2) Tomorrow I want to have a client that supports more advanced operations. Hydra limits me to do that. I mean, Hydra is really good now, but as always nothing is timeless. So we need to provide a way to the client to let it know that hey! we also support operations V2, that is more advanced and provide more cool things. But if you want V1, you can also have that. I think by adding such capabiltities to the Hydra spec, we make it much more robust. Basically, dereferencable links, each one with different relation type (for distinguishing operations V1, V2 etc).

The idea of (2) is to make the spec extensible, but not arbitrarily but instead provide a platform for the extensions to step on. (because in theory, I can just have another attribute key, like operationsV2 and have there all my new logic, but that's not a good solution because we want to have a common API for all operations specs)

I hope I made my self clear, if not let me know where I should expand :)

[1] https://introspected.rest/#92-microtypes-reusable-modules-composing-a-media-type [2] https://www.youtube.com/watch?v=pc8ZyFjJY4A [3] https://introspected.rest

vasilakisfil commented 6 years ago

@asbjornu can you provide an example of operation that you might want to reference from multiple resources to 'increase cache hits`? Operations tend to stay very small so IRI vs. the whole operation inline doesn't seem to make much difference.
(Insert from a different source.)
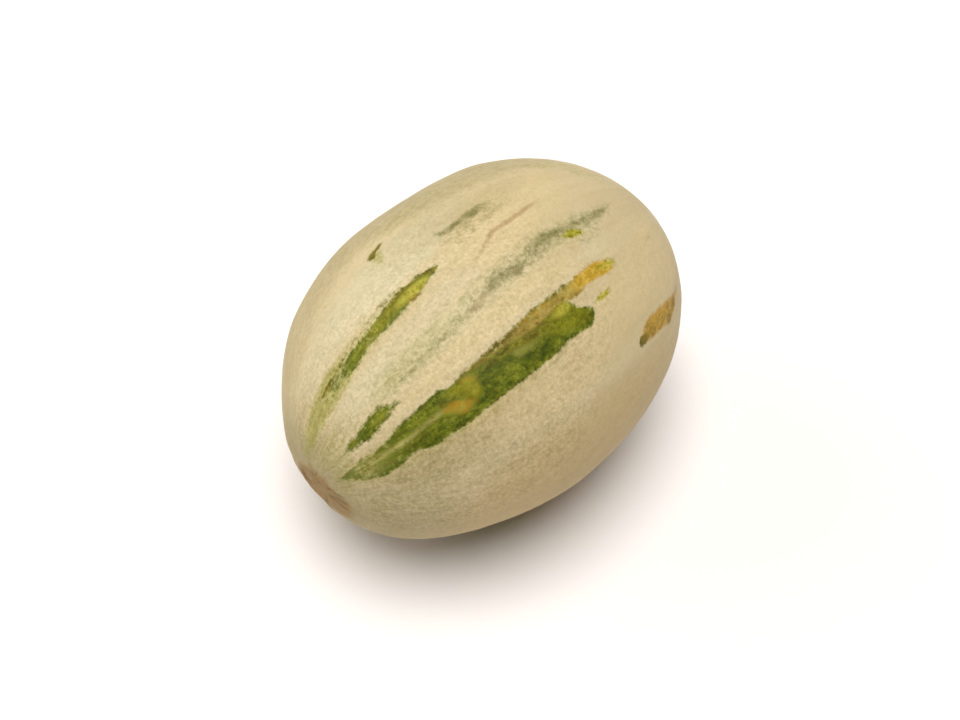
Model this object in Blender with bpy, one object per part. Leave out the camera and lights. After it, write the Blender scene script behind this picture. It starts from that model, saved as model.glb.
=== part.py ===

Not sure if it will increase cache hits, but being able to dereference operations allows you to have different caching policies from your main resource/document and this is very important, I think, because not all API parts have the same volatility. Also, the IRIs are much smaller from operation details in the general case, but especially in some extreme cases that you want to specify a bunch of operations along with supported types etc. Providing such capabilities are vital for having a good spec that adapts to the API designer's needs.